The argument made by L’s lawyers is that these two provisions would mean that anyone born in Malaysia — but who does not become a citizen of any other country within one year of their birth — would be a citizen of Malaysia under the law.

But just as in the case of Johor-born 36-year-old woman Tan Soo Yin where her lawyers had used the same argument, the High Court had yesterday dismissed L’s reliance on the Section 1(e) provision due to the principle and legal precedent in other court cases where Malaysia-born individuals seeking to be recognised as Malaysians were required to find out their biological parents’ identity and nationality.

Toh confirmed that attempts had been made to identify L’s biological parents, but said this was unsuccessful.

“Yes of course, we tried to find information from the hospital where he was born, but there was also no information. The hospital said no information,” he said of a hospital in Sarawak.

Based on previous court documents, L’s lawyers had argued that there was no requirement under Section 1(e) for the child to determine the identity and nationality of his biological parents, and that the only requirement was to prove that the child had not become a citizen of any country within one year of his birth.

But the court documents also stated that L’s adoptive parents had in good faith still made attempts to find his biological parents, including by placing newspaper advertisements in local newspaper The Borneo Post but with no response received so far, as well as to find the child’s records at the hospital he was born at.

Despite the best efforts of the adoptive parents to discover L’s biological parents’ information, the child’s biological parents’ identity and location remain unknown, the court documents had said.
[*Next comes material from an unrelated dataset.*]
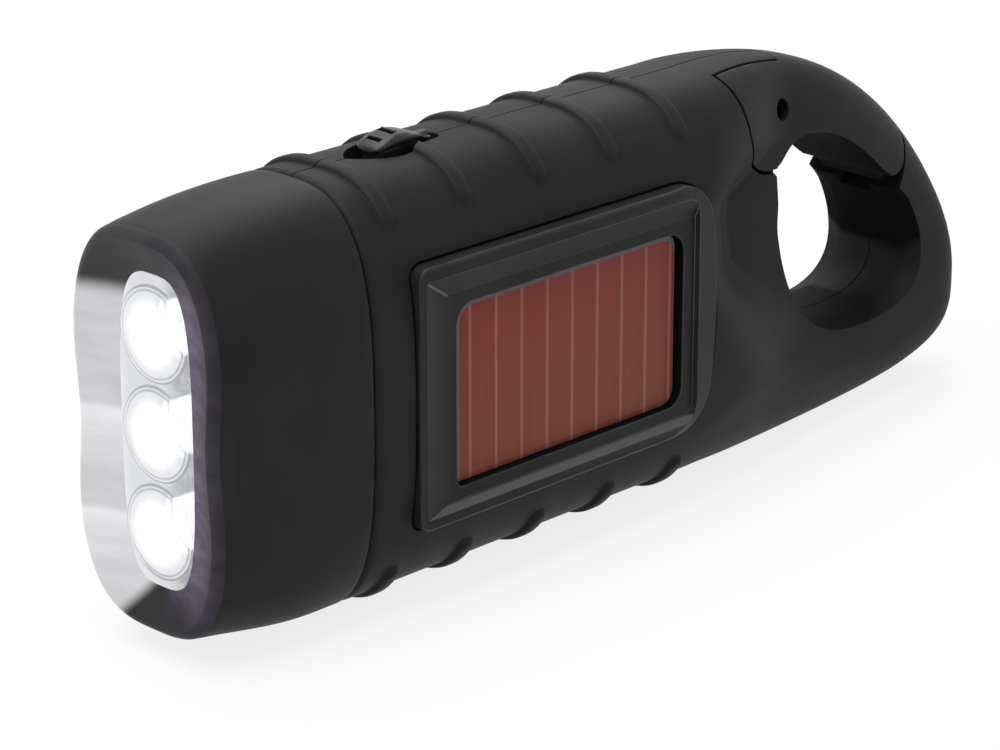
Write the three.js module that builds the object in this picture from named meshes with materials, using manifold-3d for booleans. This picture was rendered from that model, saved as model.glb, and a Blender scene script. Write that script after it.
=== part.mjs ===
// A pocket flashlight charged by a hand crank and a solar cell, with a carabiner loop at its rear.
// Millimetres, +Z up. The beam points along +X, the solar cell faces +Y and the crank lies on -Y.
// While it is built, x and z are counted from the middle of the solar frame, and y from the seam
// between the two half shells. The last lines put the origin under the middle of the whole.

import * as THREE from 'three';
import { ConvexGeometry } from 'three/addons/geometries/ConvexGeometry.js';
import { mergeVertices } from 'three/addons/utils/BufferGeometryUtils.js';
import Module from 'manifold-3d';

const wasm = await Module();
wasm.setup();

// Driving dimensions

const fit = 0.3; // gap between neighbouring pieces
const seam = 0.3; // gap between the two half shells

const body = {
  frontX: 30.4, // where the head starts
  halfHeight: 25.15,
  halfWidth: 13.5,
  crown: 3, // exponent of the rounded section: 2 is an ellipse, more is squarer
  wall: 1.9,
  thinStartX: -20, // the grip thins from here back to the loop
  thinEndX: -47,
  cavityRearX: -31,
};

const loop = { rearX: -83.3, rearZ: -12, halfWidth: 7.8, endLength: 7 };

const ribs = { count: 5, firstX: 25.6, pitch: 12.04, width: 2.6, height: 0.6, endDrop: 4.9 };

const gate = {
  pivotX: -45.5,
  pivotDrop: 6.8, // pivot below the top of the body
  reach: 26.7, // from the pivot to the nose
  gap: 0.5, // round the moving gate
  frontX: -34.2,
  pinRadius: 1.1,
  pinRecess: 1.6,
};

const tongue = { frontHalfWidth: 5, rearHalfWidth: 3, rearX: -48.2, knuckle: 5, gap: 0.45 };
const catchTab = { halfWidth: 1.1, headHalfWidth: 2.2, length: 1.5, headLength: 0.7, gap: 0.5 };
const spring = { wire: 0.6, coilRadius: 2.3, turns: 4, pitch: 0.78, armLength: 7.6 };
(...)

Despite being born in Malaysia and adopted by Malaysian citizens, L’s non-citizen status would result in him being deprived of right and benefits that Malaysians would typically enjoy, including the right to public education, government-provided medical subsidy, opening a bank account, using other banking facilities, buying insurance policies, buying properties, obtaining a passport and having the freedom to travel abroad, the court documents said.

With his two siblings born to his adoptive parents being Malaysians while he remains a non-citizen, L’s lawyers had in court documents argued that the difference in citizenship status would make it clear to the teenager that he is adopted and have a negative psychological impact on him, while also affecting his sense of belonging to his family and community. 

The lawyers had also argued that L would be deprived of the constitutional right — under the Federal Constitution’s Article 8(1) — to equal treatment before the law, where he is not on equal footing and has different citizenship status with his siblings despite all of them being legally recognised as his adoptive parents’ children.

Lawyer Raymond Mah also represents L’s family. When met yesterday outside the courtroom, federal counsel Istisyhad Ismail who represented the government had confirmed that the High Court had rejected L’s citizenship bid.